On February 1, 2008, the Canadian Accounting Standards Board (AcSB) concluded that all publicly accountable enterprises (those who provide financial statements to a securities commission or the public, with a few exceptions) are obliged to report in accordance with IFRS beginning in fiscal 2011.

Attention all CPEs: IRFS is here!

The choice to convert to international over American standards signalled a convergence between international markets as well as the need to generate more efficient global business transactions.
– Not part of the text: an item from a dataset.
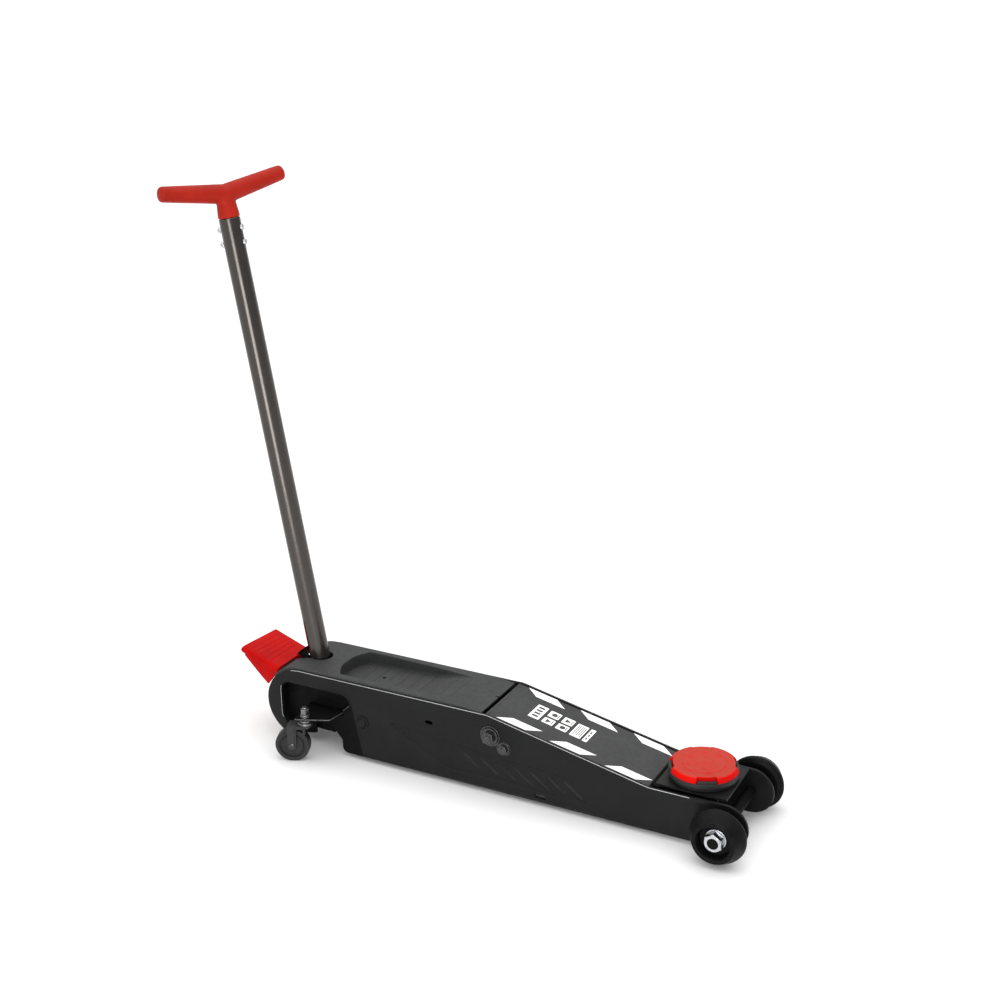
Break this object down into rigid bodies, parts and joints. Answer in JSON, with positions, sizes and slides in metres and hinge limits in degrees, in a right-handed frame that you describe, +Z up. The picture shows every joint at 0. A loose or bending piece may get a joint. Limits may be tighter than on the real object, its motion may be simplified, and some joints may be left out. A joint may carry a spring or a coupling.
{
  "type": "car jack",
  "caption": "Long low trolley jack with a swivelling saddle, hand pump handle, foot pedal, tool tray, front wheels and rear casters.",
  "frame": {"origin": "on the floor under the middle of the jack's box", "axes": "+X towards the front wheels and saddle, +Y to the left, +Z up"},
  "size_m": [0.897, 0.2294, 0.8667],
  "materials": {
    "body_black": "satin black paint",
    "cover_grey": "finely textured dark grey",
    "inner_steel": "dull black coating",
    "zinc": "bright zinc plate",
    "chrome": "hard chrome",
    "tube_grey": "dark metallic powder coat",
    "grip_red": "moulded red-orange",
    "pedal_red": "gloss red paint",
    "pad_red": "moulded red rubber",
    "wheel_black": "semi-gloss black nylon"
  },
  "bodies": {
    "chassis": {"side_plate_left": "body_black", "caster_bracket_left": "inner_steel", "caster_stem_left": "zinc", "caster_race_left": "zinc", "axle_nut_left": "zinc", "axle_washer_left": "zinc", "arm_pivot_nut_left": "body_black", "link_bolt_left": "body_black", "cylinder_bolt_left": "body_black", "side_plate_right": "body_black", "caster_bracket_right": "inner_steel", "caster_stem_right": "zinc", "caster_race_right": "zinc", "axle_nut_right": "zinc", "axle_washer_right": "zinc", "arm_pivot_nut_right": "body_black", "link_bolt_right": "body_black", "cylinder_bolt_right": "body_black", "rear_cover": "cover_grey", "front_axle": "body_black", "arm_pivot_shaft": "inner_steel", "hydraulic_cylinder": "inner_steel", "pump_block": "inner_steel", "pedal_pin": "zinc", "pedal_spring": "zinc"},
    "lift_arm": {"arm_plate_left": "inner_steel", "arm_plate_right": "inner_steel", "arm_cover": "cover_grey", "head_pin": "zinc", "push_pin": "zinc"},
    "tie_rods": {"tie_rod_left": "inner_steel", "tie_rod_right": "inner_steel", "tie_rod_pin": "zinc"},
    "head": {"saddle_head": "body_black"},
    "saddle": {"saddle_cup": "body_black", "saddle_pad": "pad_red"},
    "ram": {"ram_rod": "chrome", "ram_head": "zinc"},
    "socket": {"handle_socket": "inner_steel"},
    "handle": {"handle_tube": "tube_grey", "t_grip": "grip_red", "grip_screw_1": "zinc", "grip_screw_2": "zinc", "grip_screw_3": "zinc", "grip_screw_4": "zinc"},
    "valve": {"release_valve": "zinc"},
    "hand_pump": {"pump_plunger": "chrome"},
    "pedal": {"foot_pedal": "pedal_red"},
    "foot_pump": {"foot_pump_plunger": "chrome"},
    "caster_left": {"caster_fork_left": "inner_steel", "caster_axle_left": "inner_steel"},
    "caster_roller_left": {"caster_wheel_left": "wheel_black"},
    "wheel_left": {"front_wheel_left": "wheel_black"},
    "caster_right": {"caster_fork_right": "inner_steel", "caster_axle_right": "inner_steel"},
    "caster_roller_right": {"caster_wheel_right": "wheel_black"},
    "wheel_right": {"front_wheel_right": "wheel_black"}
  },
  "joints": [
    {"name": "arm_lift", "type": "hinge", "parent": "chassis", "child": "lift_arm", "pos_m": [0.05301, 0, 0.096], "axis": [0, -1, 0], "range_deg": [0, 65]},
    {"name": "tie_rod_swing", "type": "hinge", "parent": "chassis", "child": "tie_rods", "pos_m": [0.07501, 0, 0.081], "axis": [0, -1, 0], "range_deg": [0, 65]},
    {"name": "head_level", "type": "hinge", "parent": "lift_arm", "child": "head", "pos_m": [0.34601, 0, 0.058], "axis": [0, -1, 0], "range_deg": [-65, 0]},
    {"name": "saddle_swivel", "type": "hinge", "parent": "head", "child": "saddle", "pos_m": [0.35671, 0, 0.078], "axis": [0, 0, 1], "continuous": true},
    {"name": "ram_stroke", "type": "slide", "parent": "chassis", "child": "ram", "axis": [1, 0, 0], "range_m": [0, 0.048]},
    {"name": "handle_pump", "type": "hinge", "parent": "chassis", "child": "socket", "pos_m": [-0.27399, 0, 0.105], "axis": [0, -1, 0], "range_deg": [-6, 50]},
    {"name": "handle_twist", "type": "hinge", "parent": "socket", "child": "handle", "pos_m": [-0.27399, 0, 0.105], "axis": [-0.1692, 0, 0.9856], "range_deg": [0, 120]},
    {"name": "valve_turn", "type": "hinge", "parent": "chassis", "child": "valve", "pos_m": [-0.26899, 0, 0.064], "axis": [0, 0, 1], "range_deg": [0, 120]},
    {"name": "hand_pump_stroke", "type": "slide", "parent": "chassis", "child": "hand_pump", "axis": [0, 0, -1], "range_m": [-0.0034, 0.0281]},
    {"name": "pedal_press", "type": "hinge", "parent": "chassis", "child": "pedal", "pos_m": [-0.32499, 0, 0.084], "axis": [0, -1, 0], "range_deg": [0, 19], "stiffness_Nm_per_rad": 0.8, "springref_deg": -28.65},
    {"name": "foot_pump_stroke", "type": "slide", "parent": "chassis", "child": "foot_pump", "axis": [1, 0, 0], "range_m": [0, 0.0136]},
    {"name": "caster_swivel_left", "type": "hinge", "parent": "chassis", "child": "caster_left", "pos_m": [-0.24819, 0.0902, 0.06], "axis": [0, 0, 1], "continuous": true},
    {"name": "caster_roll_left", "type": "hinge", "parent": "caster_left", "child": "caster_roller_left", "pos_m": [-0.2675, 0.0982, 0.0265], "axis": [0.3827, 0.9239, 0], "continuous": true},
    {"name": "wheel_roll_left", "type": "hinge", "parent": "chassis", "child": "wheel_left", "pos_m": [0.40801, 0.0875, 0.0405], "axis": [0, 1, 0], "continuous": true},
    {"name": "caster_swivel_right", "type": "hinge", "parent": "chassis", "child": "caster_right", "pos_m": [-0.24819, -0.0902, 0.06], "axis": [0, 0, 1], "continuous": true},
    {"name": "caster_roll_right", "type": "hinge", "parent": "caster_right", "child": "caster_roller_right", "pos_m": [-0.2675, -0.0982, 0.0265], "axis": [-0.3827, 0.9239, 0], "continuous": true},
    {"name": "wheel_roll_right", "type": "hinge", "parent": "chassis", "child": "wheel_right", "pos_m": [0.40801, -0.0875, 0.0405], "axis": [0, 1, 0], "continuous": true}
  ],
  "couplings": [
    {"joint": "tie_rod_swing", "follows": "arm_lift", "ratio": 1},
    {"joint": "head_level", "follows": "arm_lift", "ratio": -1},
    {"joint": "ram_stroke", "follows": "arm_lift", "m_per_rad": 0.04225},
    {"joint": "valve_turn", "follows": "handle_twist", "ratio": 1},
    {"joint": "hand_pump_stroke", "follows": "handle_pump", "m_per_rad": 0.0321},
    {"joint": "foot_pump_stroke", "follows": "pedal_press", "m_per_rad": 0.0387}
  ]
}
IFRS promises to foster better decision-making in addition to increased comparability and cross-border consistency, and quality financial statements.

Canada is not the first nation to embark on this journey, as countries from the European Union, Australia and New Zealand are just a few of over 100 countries who have adopted this system.  At a first glance, the effects of the transition on Canadian companies appear to be minor; but a deeper analysis indicates that the change from rules-based to principles-based accounting will be accompanied by many challenges. And failing to abide by the mandate to convert could result in a de-listing from Canadian stock exchanges.

Strategic preparation is the key to success implementation

To prepare for the changeover, companies have assembled IFRS teams to analyze their specific situation, created company checklists to ensure proper training is administered to effected employees, and made alterations to their information technology and data collection systems. However, professionals cannot be confident about the change since the IFRS handbook continues to be revised and edited daily.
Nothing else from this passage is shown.